For people who lived in or near New York City during the past century, the completion of the Second Avenue subway line was as elusive as the legendary Jersey Devil, or finding someone who doesn’t claim to be part Irish on St. Patrick’s Day. But an NBC reporter praised the completion of the first stage of the project as a great example of “showing people that government can still do big things.”
This portion of the subway line took 96 years to complete.
Now scheduled to open on New Year’s Day, 2017, the line was proposed in 1920. Put on hold because of the Great Depression, the project sputtered along until 2007 when construction restarted in earnest. One of several photos from the line’s checkered history shows Governor Nelson A. Rockefeller breaking ground for its construction in 1972. The 30 block expansion is the largest in 50 years for the aging subway system, with a price tag of $4.5 billion.
But when current New York governor Andrew Cuomo (son of former New York governor Mario Cuomo and brother of CNN host Chris Cuomo) finally managed to get the first phase of this long awaited project up and running, NBC’s hailed it as a great day for government programs.

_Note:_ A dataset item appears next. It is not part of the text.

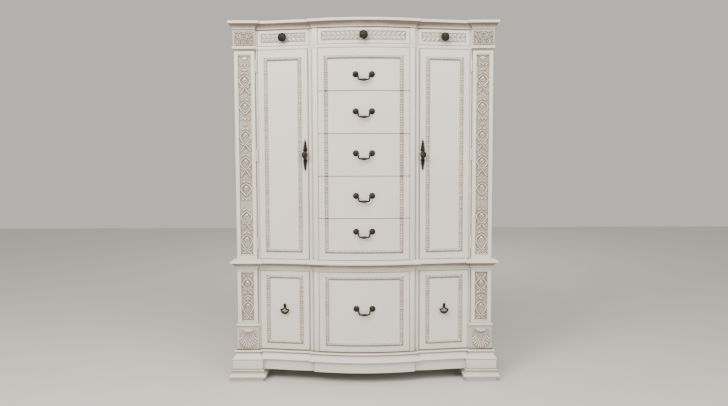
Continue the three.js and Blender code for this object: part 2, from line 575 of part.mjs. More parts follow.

On NBC’s Today on December 30, after an odd moment of Cuomo enthusiastically declaring that “And that’s when I said, no, we’re gonna make the deadline, just to show you that we can make the deadline. And we’re gonna do it right.” (Is THAT how deadlines work?), NBC correspondent Craig Melvin pitched a softball to the governor, “This was also about showing people that government can still do big things.”
Naturally, Cuomo agreed. “Government can still do big things because, Craig, if you don’t believe it can, then we defeat ourselves.”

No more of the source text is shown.